Dataset rows:
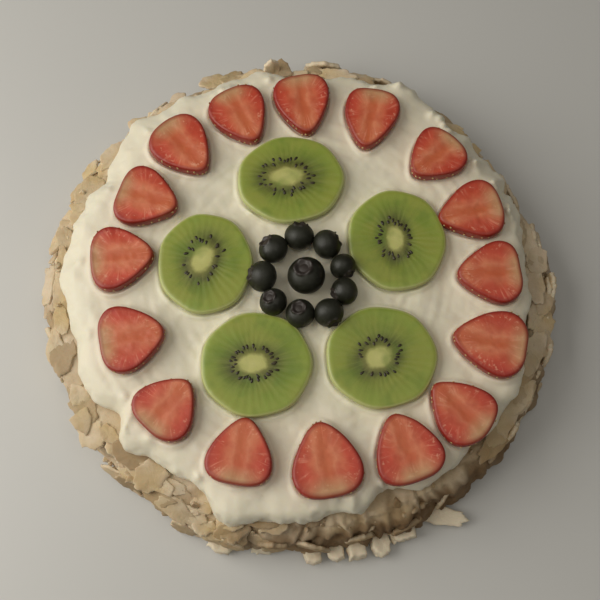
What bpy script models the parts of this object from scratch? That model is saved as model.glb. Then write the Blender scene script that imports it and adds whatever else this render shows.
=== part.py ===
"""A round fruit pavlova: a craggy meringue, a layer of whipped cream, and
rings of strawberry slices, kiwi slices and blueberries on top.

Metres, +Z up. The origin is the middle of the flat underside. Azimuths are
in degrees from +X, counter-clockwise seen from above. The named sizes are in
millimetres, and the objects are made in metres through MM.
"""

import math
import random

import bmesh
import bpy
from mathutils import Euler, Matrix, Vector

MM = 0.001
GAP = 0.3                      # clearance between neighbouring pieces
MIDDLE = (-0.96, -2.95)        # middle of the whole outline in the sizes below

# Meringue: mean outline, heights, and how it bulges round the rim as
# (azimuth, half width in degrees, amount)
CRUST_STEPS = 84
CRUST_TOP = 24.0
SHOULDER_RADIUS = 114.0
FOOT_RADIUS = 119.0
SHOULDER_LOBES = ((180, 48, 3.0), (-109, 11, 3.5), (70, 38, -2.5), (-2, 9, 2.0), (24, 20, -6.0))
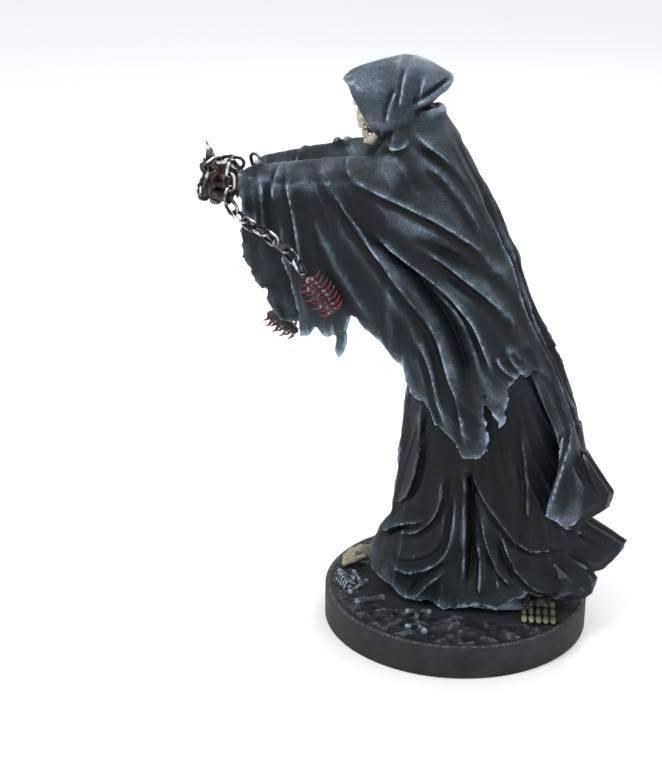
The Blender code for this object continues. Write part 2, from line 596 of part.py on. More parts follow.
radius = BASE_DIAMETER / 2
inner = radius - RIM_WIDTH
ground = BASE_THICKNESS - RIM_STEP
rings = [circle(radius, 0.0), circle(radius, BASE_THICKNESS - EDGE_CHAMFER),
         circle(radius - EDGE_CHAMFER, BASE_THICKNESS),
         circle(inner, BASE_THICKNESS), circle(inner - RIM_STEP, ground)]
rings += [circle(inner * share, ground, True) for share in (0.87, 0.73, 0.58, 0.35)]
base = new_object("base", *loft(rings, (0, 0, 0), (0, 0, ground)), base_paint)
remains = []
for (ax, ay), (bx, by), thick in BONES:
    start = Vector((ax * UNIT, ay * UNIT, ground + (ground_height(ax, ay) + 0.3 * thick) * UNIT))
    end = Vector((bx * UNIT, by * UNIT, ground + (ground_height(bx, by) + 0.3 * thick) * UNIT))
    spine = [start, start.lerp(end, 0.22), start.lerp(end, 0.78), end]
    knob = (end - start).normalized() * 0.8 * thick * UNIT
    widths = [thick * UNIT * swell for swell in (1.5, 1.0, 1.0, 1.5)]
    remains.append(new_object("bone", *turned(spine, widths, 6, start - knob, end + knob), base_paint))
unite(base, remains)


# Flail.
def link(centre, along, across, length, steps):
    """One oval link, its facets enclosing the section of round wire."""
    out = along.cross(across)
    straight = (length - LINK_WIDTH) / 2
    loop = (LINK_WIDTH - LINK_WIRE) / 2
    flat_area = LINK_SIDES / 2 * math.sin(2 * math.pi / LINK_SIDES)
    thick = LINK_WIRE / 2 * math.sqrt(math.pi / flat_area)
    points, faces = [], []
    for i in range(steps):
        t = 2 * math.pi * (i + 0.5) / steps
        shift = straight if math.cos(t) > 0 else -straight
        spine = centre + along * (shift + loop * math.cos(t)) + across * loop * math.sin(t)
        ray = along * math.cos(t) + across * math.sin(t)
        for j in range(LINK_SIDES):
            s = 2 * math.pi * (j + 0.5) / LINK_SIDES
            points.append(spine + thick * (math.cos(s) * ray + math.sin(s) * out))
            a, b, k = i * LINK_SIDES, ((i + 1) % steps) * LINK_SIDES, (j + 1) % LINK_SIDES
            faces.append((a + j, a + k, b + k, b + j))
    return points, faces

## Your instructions
Return each line of the records above exactly as it reads.

## Exercise output
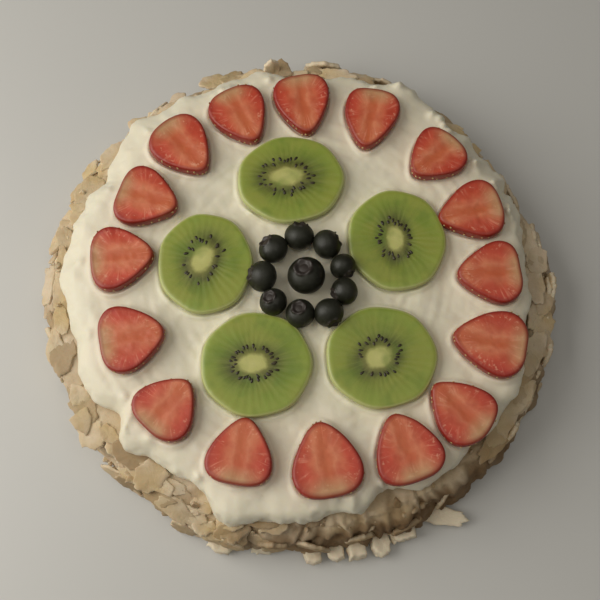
What bpy script models the parts of this object from scratch? That model is saved as model.glb. Then write the Blender scene script that imports it and adds whatever else this render shows.
=== part.py ===
"""A round fruit pavlova: a craggy meringue, a layer of whipped cream, and
rings of strawberry slices, kiwi slices and blueberries on top.

Metres, +Z up. The origin is the middle of the flat underside. Azimuths are
in degrees from +X, counter-clockwise seen from above. The named sizes are in
millimetres, and the objects are made in metres through MM.
"""

import math
import random

import bmesh
import bpy
from mathutils import Euler, Matrix, Vector

MM = 0.001
GAP = 0.3                      # clearance between neighbouring pieces
MIDDLE = (-0.96, -2.95)        # middle of the whole outline in the sizes below

# Meringue: mean outline, heights, and how it bulges round the rim as
# (azimuth, half width in degrees, amount)
CRUST_STEPS = 84
CRUST_TOP = 24.0
SHOULDER_RADIUS = 114.0
FOOT_RADIUS = 119.0
SHOULDER_LOBES = ((180, 48, 3.0), (-109, 11, 3.5), (70, 38, -2.5), (-2, 9, 2.0), (24, 20, -6.0))
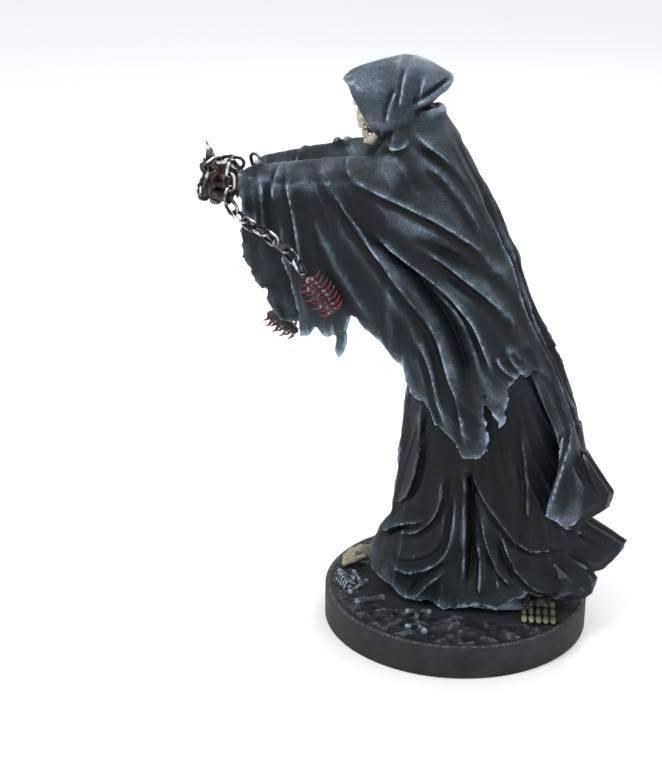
The Blender code for this object continues. Write part 2, from line 596 of part.py on. More parts follow.
radius = BASE_DIAMETER / 2
inner = radius - RIM_WIDTH
ground = BASE_THICKNESS - RIM_STEP
rings = [circle(radius, 0.0), circle(radius, BASE_THICKNESS - EDGE_CHAMFER),
         circle(radius - EDGE_CHAMFER, BASE_THICKNESS),
         circle(inner, BASE_THICKNESS), circle(inner - RIM_STEP, ground)]
rings += [circle(inner * share, ground, True) for share in (0.87, 0.73, 0.58, 0.35)]
base = new_object("base", *loft(rings, (0, 0, 0), (0, 0, ground)), base_paint)
remains = []
for (ax, ay), (bx, by), thick in BONES:
    start = Vector((ax * UNIT, ay * UNIT, ground + (ground_height(ax, ay) + 0.3 * thick) * UNIT))
    end = Vector((bx * UNIT, by * UNIT, ground + (ground_height(bx, by) + 0.3 * thick) * UNIT))
    spine = [start, start.lerp(end, 0.22), start.lerp(end, 0.78), end]
    knob = (end - start).normalized() * 0.8 * thick * UNIT
    widths = [thick * UNIT * swell for swell in (1.5, 1.0, 1.0, 1.5)]
    remains.append(new_object("bone", *turned(spine, widths, 6, start - knob, end + knob), base_paint))
unite(base, remains)


# Flail.
def link(centre, along, across, length, steps):
    """One oval link, its facets enclosing the section of round wire."""
    out = along.cross(across)
    straight = (length - LINK_WIDTH) / 2
    loop = (LINK_WIDTH - LINK_WIRE) / 2
    flat_area = LINK_SIDES / 2 * math.sin(2 * math.pi / LINK_SIDES)
    thick = LINK_WIRE / 2 * math.sqrt(math.pi / flat_area)
    points, faces = [], []
    for i in range(steps):
        t = 2 * math.pi * (i + 0.5) / steps
        shift = straight if math.cos(t) > 0 else -straight
        spine = centre + along * (shift + loop * math.cos(t)) + across * loop * math.sin(t)
        ray = along * math.cos(t) + across * math.sin(t)
        for j in range(LINK_SIDES):
            s = 2 * math.pi * (j + 0.5) / LINK_SIDES
            points.append(spine + thick * (math.cos(s) * ray + math.sin(s) * out))
            a, b, k = i * LINK_SIDES, ((i + 1) % steps) * LINK_SIDES, (j + 1) % LINK_SIDES
            faces.append((a + j, a + k, b + k, b + j))
    return points, faces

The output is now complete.